Second, as the Board itself has recognized, this is not a simple case which can readily be disposed of in summary fashion. Parsons claims that the contested issues in this controversy include “the effect on light and air on neighbors, [the] adequacy of the ‘trellis’ to unite two ‘primary structures’ into a single structure, and the prec-edential, cumulative effect of the application sought [sic] on identical adjacent row houses.” The Board’s response in its brief is that these issues were not contested by a party to the agency proceedings. But since it is undisputed that Parsons, though not a party before the Board, has standing to raise these issues, and since, if these issues had been presented by a party, findings and conclusions would indubitably have been required, I think that it would unnecessarily exalt form over substance to hold that this court must conduct its review without being provided with findings and conclusions that would, as the Board itself has acknowledged and asserted, make such review far more informed and effective.
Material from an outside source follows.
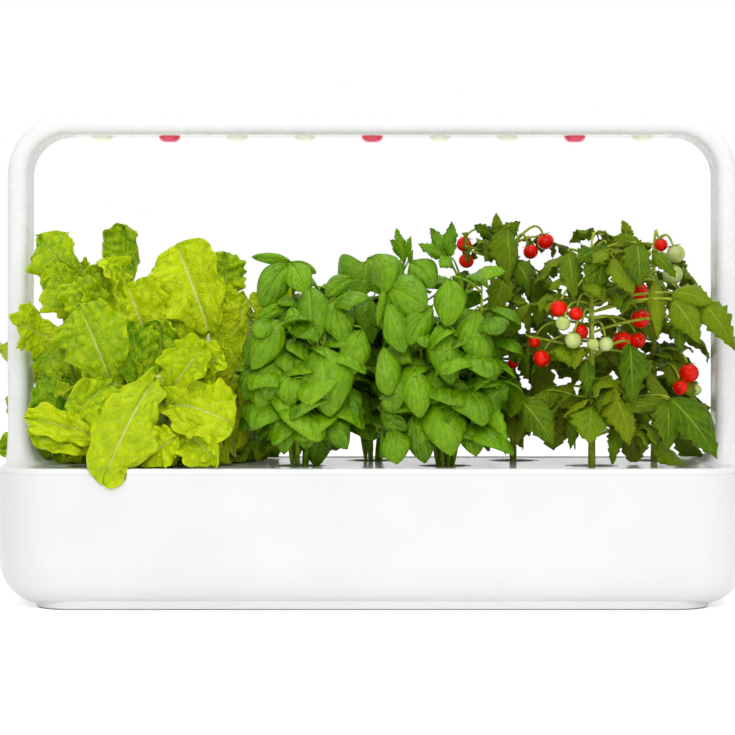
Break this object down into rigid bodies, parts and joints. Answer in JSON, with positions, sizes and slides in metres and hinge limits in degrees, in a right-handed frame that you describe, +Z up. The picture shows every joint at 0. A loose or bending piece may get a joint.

To be clear, I am not as concerned about whether the Board’s ultimate ruling is denominated “findings” and “conclusions” as I seek assurance that the Board will give “full and reasoned consideration to all material facts and issues,” as required by Dietrich, 293 A.2d at 473.
V.
For the foregoing reasons, I would vacate the Summary Order and remand the case to the Board for further proceedings consistent with this concurring opinion. I would authorize the Board, in the exercise of its discretion, either to issue findings and conclusions based on the existing record or to reopen the case for further testimony or submissions. Like the court, I would take no position at this time with respect to any of the substantive issues raised by the petition for review.